*Written problem:*
Return the records in full, exactly as given.

*Records for the task:*
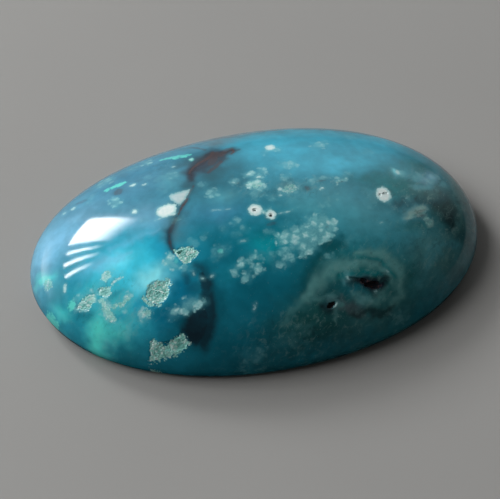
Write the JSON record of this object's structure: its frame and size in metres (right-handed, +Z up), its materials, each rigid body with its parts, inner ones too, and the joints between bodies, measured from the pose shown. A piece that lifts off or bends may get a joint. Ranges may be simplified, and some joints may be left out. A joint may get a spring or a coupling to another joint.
{
  "type": "gem silica cabochon",
  "caption": "Polished oval gem silica cabochon with a domed top, flat back, blue-green translucent body, druzy patches and small open vugs.",
  "frame": {"origin": "middle of the oval's bounding box, on the flat back", "axes": "+X along the oval's long axis towards the end with the brown vugs, +Z up out of the dome"},
  "size_m": [0.03, 0.0188, 0.0064],
  "materials": {
    "gem_silica": "high polish on the dome, fine-ground flat back, rough in the vugs and druzy patches"
  },
  "bodies": {
    "root": {"cabochon": "gem_silica"}
  },
  "joints": []
}
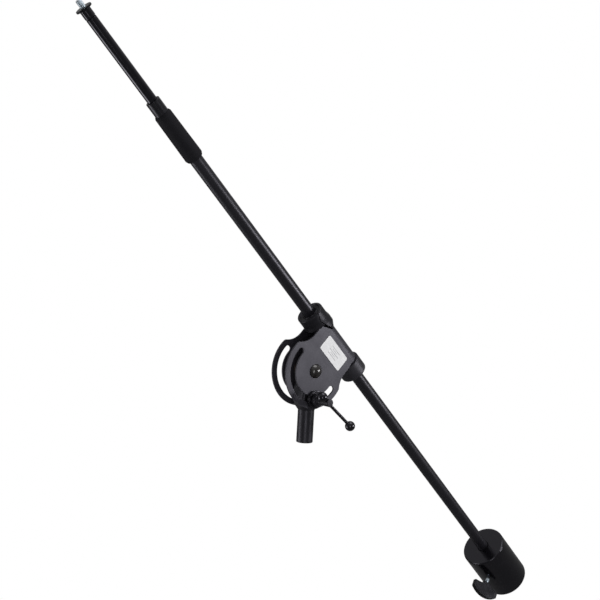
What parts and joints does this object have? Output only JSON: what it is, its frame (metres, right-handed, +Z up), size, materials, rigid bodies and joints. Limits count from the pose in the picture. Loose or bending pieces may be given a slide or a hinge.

*Task solution:*
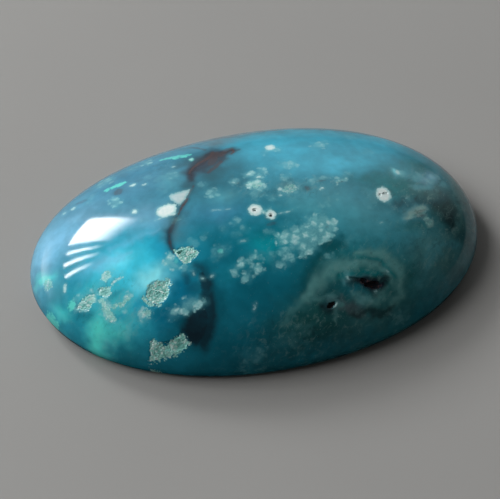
Write the JSON record of this object's structure: its frame and size in metres (right-handed, +Z up), its materials, each rigid body with its parts, inner ones too, and the joints between bodies, measured from the pose shown. A piece that lifts off or bends may get a joint. Ranges may be simplified, and some joints may be left out. A joint may get a spring or a coupling to another joint.
{
  "type": "gem silica cabochon",
  "caption": "Polished oval gem silica cabochon with a domed top, flat back, blue-green translucent body, druzy patches and small open vugs.",
  "frame": {"origin": "middle of the oval's bounding box, on the flat back", "axes": "+X along the oval's long axis towards the end with the brown vugs, +Z up out of the dome"},
  "size_m": [0.03, 0.0188, 0.0064],
  "materials": {
    "gem_silica": "high polish on the dome, fine-ground flat back, rough in the vugs and druzy patches"
  },
  "bodies": {
    "root": {"cabochon": "gem_silica"}
  },
  "joints": []
}
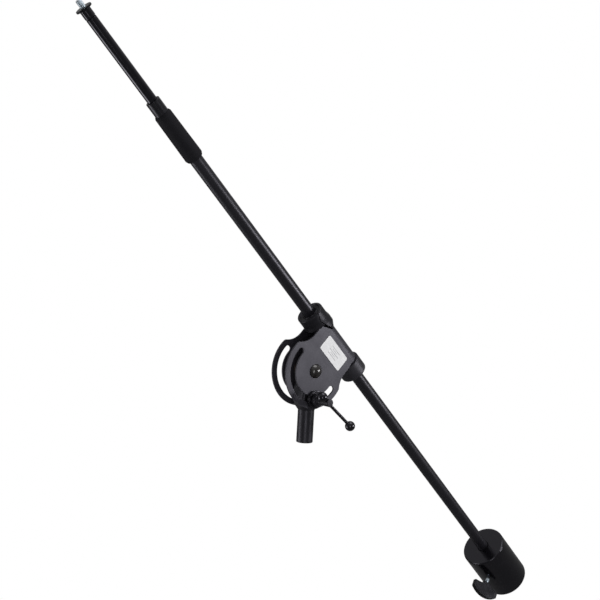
What parts and joints does this object have? Output only JSON: what it is, its frame (metres, right-handed, +Z up), size, materials, rigid bodies and joints. Limits count from the pose in the picture. Loose or bending pieces may be given a slide or a hinge.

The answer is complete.